= Oganes Tatevosyan =

Soviet Armenian painter (1889–1974)

Oganes Karapetovich Tatevosyan (3 January 1889, Yerevan – 7 March 1974, Moscow) was a landscape painter and People's Artist of Uzbekistan (1945). He studied at the Moscow School of Painting, Sculpture and Architecture (1911–1917). From 1917 to 1966 he lived in Uzbekistan, and from 1966 onwards in Moscow. A master of landscape painting, Tatevosyan depicted the nature of Uzbekistan, its working people, and the ancient cities of Samarkand and Bukhara in a distinctive style.
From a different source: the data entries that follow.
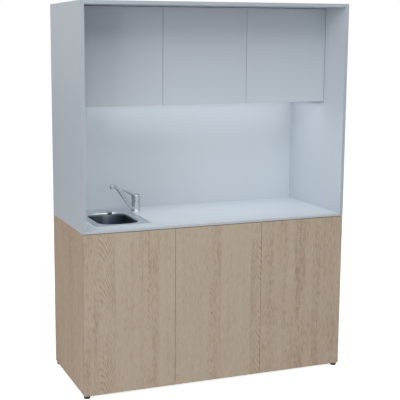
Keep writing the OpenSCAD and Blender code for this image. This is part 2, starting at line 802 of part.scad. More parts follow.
// Fixed casting: sleeve inside the spout's collar, barrel, recessed neck and dome, bored for the
// cartridge and the two hoses
module tap_body() at_tap() color(c_chrome) {
  barrel_z0 = collar_z1 + ring_gap;
  neck_edge = 1;
  dome_h = 16;
  difference() {
    union() {
      rotate_extrude() polygon([[0, 0], [sleeve_r, 0], [sleeve_r, barrel_z0],
        [tap_r - collar_edge, barrel_z0], [tap_r, barrel_z0 + collar_edge],
        [tap_r, neck_z0 - neck_edge], [tap_r - neck_edge, neck_z0], [neck_r, neck_z0],
        [neck_r, neck_z1], [0, neck_z1]]);
      translate([0, 0, neck_z1]) intersection() {
        sphere(r = neck_r);
        cylinder(r = neck_r, h = dome_h);
      }
    }
    translate([0, 0, cartridge_z0]) cylinder(r = cartridge_r, h = 2 * neck_r);
    for (s = [-1, 1]) translate([0, s * hose_off, -past]) cylinder(r = hose_r, h = hose_deep);
  }
}
// Fixed sleeve of the cartridge
module tap_cartridge() at_tap() color(c_white) {
  height = 26;
  difference() {
    translate([0, 0, cartridge_z0]) cylinder(r = cartridge_r - seat_fit, h = height);
    translate([0, 0, carrier_z0]) cylinder(r = carrier_r + run_fit, h = height);
  }
}
// Turning part of the cartridge, slotted for the lever's stem, with the rocking pin across it
module tap_carrier() at_tap() color(c_steel) {
  lift = 0.2;
  height = 19.5;
  slot_gap = 0.3;
  slot_z = 54;
  pin_half = 11;
  difference() {
    translate([0, 0, carrier_z0 + lift]) cylinder(r = carrier_r, h = height);
    translate([-carrier_r - past, -stem_r - slot_gap, slot_z])
      cube([2 * carrier_r + 2 * past, 2 * (stem_r + slot_gap), height]);
  }
  translate([0, -pin_half, neck_z1]) rotate([-90, 0, 0]) cylinder(r = rock_r, h = 2 * pin_half);
}
// Handle casting: hollow cup over the dome, flat lever rising towards the bowl, and its stem
module tap_lever() at_tap() color(c_chrome) {
  hollow_r = neck_r + 2.2;
  hollow_z = handle_z0 + 17;
  edge = [[0, 5], [2, 2], [6, 0]];
  crown = 1;
  stem_z = neck_z1 - 4;
  stem_h = 24;
  difference() {
    union() {
      rotate_extrude() polygon(concat([[0, handle_z0], [tap_r, handle_z0]],
        [for (p = edge) [tap_r - p[0], handle_z1 - p[1]]], [[0, handle_z1 + crown]]));
      lever_arm();
    }
    intersection() {
      translate([0, 0, neck_z1]) sphere(r = hollow_r);
      translate([0, 0, handle_z0 - past]) cylinder(r = hollow_r, h = hollow_z - handle_z0 + past);
    }
  }
  difference() {
    translate([0, 0, stem_z]) cylinder(r = stem_r, h = stem_h);
    translate([0, -2 * stem_r, neck_z1]) rotate([-90, 0, 0])
      cylinder(r = rock_r + run_fit, h = 4 * stem_r);
  }
}
// The lever narrows and thins from the cup through its waist to the tip: pairs of balls at
// [x, half width, height, radius] are joined into one blade
module lever_arm() hull() {
  stations = [[2, 9.6, handle_z1 - 8, 5.5], [40, 8, handle_z1 + 6, 4], [97, 4.8, handle_z1 + 34, 2.8]];
  for (p = stations, s = [-1, 1]) translate([p[0], s * p[1], p[2]]) sphere(r = p[3], $fn = 32);
}
// Spout: swivelling collar, a pipe that leaves it level, bends up to a knee, and a short gently
// rising run into the nozzle, faced off level with the nozzle's mouth
module tap_spout() at_tap() color(c_chrome) {
  pipe_end = [spout_reach, nozzle_z + nozzle_up];
  rise = atan2(pipe_knee[1] - pipe_foot[1], pipe_knee[0] - pipe_foot[0]);
  level = atan2(pipe_end[1] - pipe_knee[1], pipe_end[0] - pipe_knee[0]);
  foot_back = foot_bend * tan(rise / 2);
  knee_back = knee_bend * tan((rise - level) / 2);
  root = 20;
  difference() {
    union() {
      rotate_extrude() polygon([[0, collar_z0], [tap_r - collar_edge, collar_z0],
        [tap_r, collar_z0 + collar_edge], [tap_r, collar_z1 - collar_edge],
        [tap_r - collar_edge, collar_z1], [0, collar_z1]]);
      pipe([pipe_foot[0] - root, pipe_foot[1]], 0, root - foot_back);
      bend(pipe_foot, 0, rise, foot_bend);
      pipe(pipe_foot + foot_back * heading(rise), rise,
        norm(pipe_knee - pipe_foot) - foot_back - knee_back);
      bend(pipe_knee, rise, level, knee_bend);
      pipe(pipe_knee + knee_back * heading(level), level,
        norm(pipe_end - pipe_knee) - knee_back);
      nozzle();
    }
    translate([0, 0, -past]) cylinder(r = sleeve_r + run_fit, h = collar_z1 + 2 * past);
    translate([spout_reach, 0, nozzle_z - nozzle_h / 2]) {
      translate([0, 0, -past]) cylinder(r = nozzle_r - nozzle_wall, h = aerator_in + 2 * past);
      translate([0, 0, -pipe_r]) cylinder(r = nozzle_r + past, h = pipe_r);
    }
  }
}
function heading(a) = [cos(a), sin(a)];
// A straight pipe from a point in the tap's plane, at an angle to the worktop
module pipe(from, angle, length) {
  translate([from[0], 0, from[1]]) rotate([0, 90 - angle, 0]) cylinder(r = pipe_r, h = length);
}
// An arc of pipe round a corner of its path, from one angle to the other. It is a hair thinner
// than the straight runs and reaches a little way into both.
module bend(corner, a, b, r) {
  side = b > a ? 1 : -1;
  start = corner - r * tan(abs(b - a) / 2) * heading(a);
  mid = start + side * r * [-sin(a), cos(a)];
  translate([mid[0], 0, mid[1]]) rotate([90, 0, 0])
    rotate([0, 0, min(a, b) - 90 * side - bend_lap])
      rotate_extrude(angle = abs(b - a) + 2 * bend_lap) translate([r, 0])
        circle(pipe_r - bend_step);
}
module nozzle() translate([spout_reach, 0, nozzle_z]) {
  half = nozzle_h / 2;
  edge = 0.6;
  crown_r = 8;
  rotate_extrude() polygon(concat([[0, -half], [nozzle_r - edge, -half], [nozzle_r, -half + edge]],
    arc([nozzle_r - crown_r, half - crown_r], crown_r, 0, 90, 6), [[0, half]]));
}
// Aerator with one middle jet and a ring of six round it
module tap_aerator() at_tap() color(c_steel) {
  proud = 3;
  jets = 6;
  jet_r = 1.8;
  mid_r = 2.4;
  ring_r = 5.5;
  cut_h = proud + aerator_in + 3 * past;
  translate([spout_reach, 0, nozzle_z - nozzle_h / 2]) difference() {
    union() {
      translate([0, 0, -proud]) cylinder(r = nozzle_r - nozzle_wall / 2, h = proud);
      translate([0, 0, -past]) cylinder(r = nozzle_r - nozzle_wall - seat_fit, h = aerator_in + past);
    }
    for (k = [0:jets - 1]) rotate([0, 0, 360 * k / jets]) translate([ring_r, 0, -proud - past])
      cylinder(r = jet_r, h = cut_h, $fn = small_fn);
    translate([0, 0, -proud - past]) cylinder(r = mid_r, h = cut_h, $fn = small_fn);
  }
}
// Threaded tail under the worktop, with its washer and nut and the two hose sockets
module tap_shank() at_tap() color(c_steel) {
  tail = 62;
  shank_r = 16;
  washer = [24, 3];
  nut = [22, 10];
  difference() {
    union() {
      translate([0, 0, -tail]) cylinder(r = shank_r, h = tail);
      translate([0, 0, -compact_t - washer[1]]) cylinder(r = washer[0], h = washer[1]);
      translate([0, 0, -compact_t - washer[1] - nut[1]]) cylinder(r = nut[0], h = nut[1], $fn = 6);
    }
    for (s = [-1, 1]) translate([0, s * hose_off, -tail - past])
      cylinder(r = hose_r, h = tail + 2 * past);
  }
}
base_side_left();
base_side_right();
base_bottom();
base_partition_left();
base_partition_right();
base_rails();
base_back();
base_shelves();
worktop();
frame_side_left();
frame_side_right();
top_panel();
splashback();
wall_bottom();
wall_partition_left();
wall_partition_right();
wall_shelves();
shelf_pins();
led_profile();
led_strip();
led_diffuser();
led_driver();
feet();
base_hinge_arms();
wall_hinge_arms();
latch_housings();
base_door_left();
base_door_middle();
base_door_right();
wall_door_left();
wall_door_middle();
wall_door_right();
cups_base_left();
cups_base_middle();
cups_base_right();
cups_wall_left();
cups_wall_middle();
cups_wall_right();
plunger_base_left();
plunger_base_middle();
plunger_base_right();
plunger_wall_left();
plunger_wall_middle();
plunger_wall_right();
sink();
sink_seal();
sink_clips();
waste_fitting();
waste_basket();
overflow_elbow();
bottle_trap();
tap_base_ring();
tap_body();
tap_cartridge();
tap_carrier();
tap_lever();
tap_spout();
tap_aerator();
tap_shank();
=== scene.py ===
"""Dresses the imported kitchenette: camera, soft studio light, materials and small edge rounds."""

import math

import bpy
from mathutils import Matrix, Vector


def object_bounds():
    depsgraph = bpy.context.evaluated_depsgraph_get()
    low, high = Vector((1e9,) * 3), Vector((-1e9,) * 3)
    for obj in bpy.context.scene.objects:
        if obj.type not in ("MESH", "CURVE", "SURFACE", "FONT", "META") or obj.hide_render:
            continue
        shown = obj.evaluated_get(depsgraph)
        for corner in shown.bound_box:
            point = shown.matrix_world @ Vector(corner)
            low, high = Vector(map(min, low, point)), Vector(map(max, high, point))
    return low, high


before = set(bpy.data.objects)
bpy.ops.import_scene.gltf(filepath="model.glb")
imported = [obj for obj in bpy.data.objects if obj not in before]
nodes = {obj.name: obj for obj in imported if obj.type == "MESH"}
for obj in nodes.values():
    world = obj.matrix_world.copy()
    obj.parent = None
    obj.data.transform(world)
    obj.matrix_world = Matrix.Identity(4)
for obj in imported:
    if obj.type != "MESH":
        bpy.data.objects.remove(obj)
bounds_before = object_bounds()
HALF_W, HALF_D = bounds_before[1][0], bounds_before[1][1]

scene = bpy.context.scene
scene.view_settings.view_transform = "Standard"

# ---------- Camera, at the photograph's viewing angle ----------

FOCAL = 83.057  # mm on a 36 mm wide sensor
SHIFT = (0.12005, -0.0424)
CAMERA_AT = (-1.9956, -4.6745, 1.8342)
CAMERA_DOWN = math.radians(8.778)
CAMERA_RIGHT = math.radians(20.25)

camera_data = bpy.data.cameras.new("photo_camera")
camera_data.sensor_width = 36
camera_data.lens = FOCAL
camera_data.shift_x, camera_data.shift_y = SHIFT
camera_data.clip_start = 0.05
camera_data.clip_end = 200
camera = bpy.data.objects.new("photo_camera", camera_data)
camera.location = CAMERA_AT
camera.rotation_euler = (math.pi / 2 - CAMERA_DOWN, 0, -CAMERA_RIGHT)
scene.collection.objects.link(camera)
scene.camera = camera


# ---------- Colour and node helpers ----------

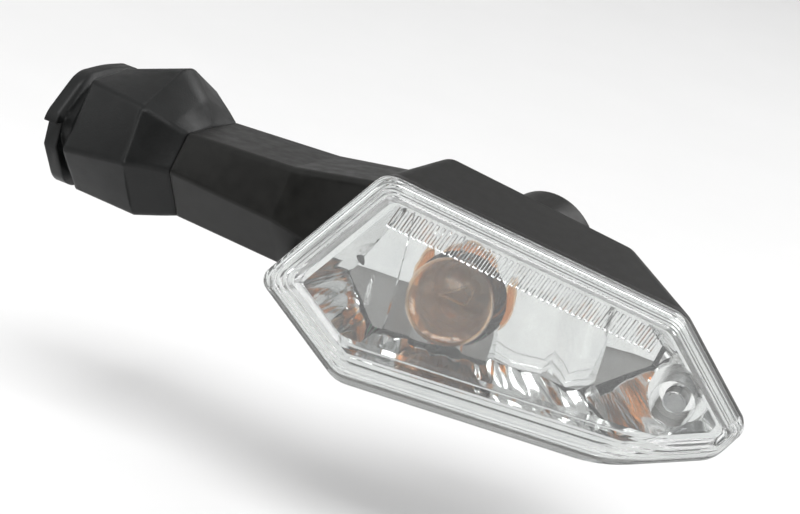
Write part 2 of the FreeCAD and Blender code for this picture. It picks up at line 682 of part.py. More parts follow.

His works include the Old Samarkand series (Noon. Street Scene, 1915; Registan Square at Noon, 1916; Teahouse at Night, 1916; In Front of the Sherdor Madrasa, 1917, and others), The Outing (1918), Garden Path (1928), Melon Market (1929), At the Construction of the Kattakurgan Reservoir (1940), Spring (1961), Spring on the Outskirts of Tashkent (1961), and Spring Troubles (1962), among others. He also created posters and still lifes (Tulips, Roses, 1947; Fruit, 1950, and others). His works are held in museums and collections in Uzbekistan and abroad.

==Biography==
- From 1906, he studied at the school of the Caucasian Society for the Encouragement of Fine Arts in Tiflis.
- From 1909 to 1916, he studied at the Moscow School of Painting, Sculpture and Architecture.
- From 1922 to 1927, he studied at the ceramics department of Vkhutemas / Vkhutein (All‑Union Artistic and Technical Workshops).
- He lived and worked in Uzbekistan. In 1921, he was sent from Moscow to Yerevan on an assignment.
- He was one of the founders of the Samarkand School of Art (Samarkand Commune) and the Yerevan Art College, serving as its director in 1922.
- From 1937, he served as the chief artist of the Uzbekistan pavilion at the Exhibition of Achievements of the National Economy (VDNKh) in Moscow.

He worked in:
- Yerevan (1914–1915)
- Tashkent (1917–1966)
- Moscow (1966–1974)

Hovhannes Tatevosyan's works are held in numerous state museums of the former Soviet republics, including the National Gallery of Armenia, as well as in private galleries and collections.

==Works==
- Tiflis (1911)
- Sunny Motif (study) (1913)
- Teahouse (1913)
- Registan Square at Noon (1916), State Museum of Oriental Art, Moscow
- Samarkand Market (1917)
- Sunny Motif (1917)
- Street in Samarkand
- A Corner of Yerevan
- View of Yerevan
- Samarkand. Autumn Market (1947)
- Street in Ashgabat (study)
- Bust of an Uzbek Woman (study for the painting Fruit Harvest) (c. 1930)

==Exhibitions==
His solo exhibitions were held in Moscow (1912, and posthumously in 2011) and in Yerevan (1966).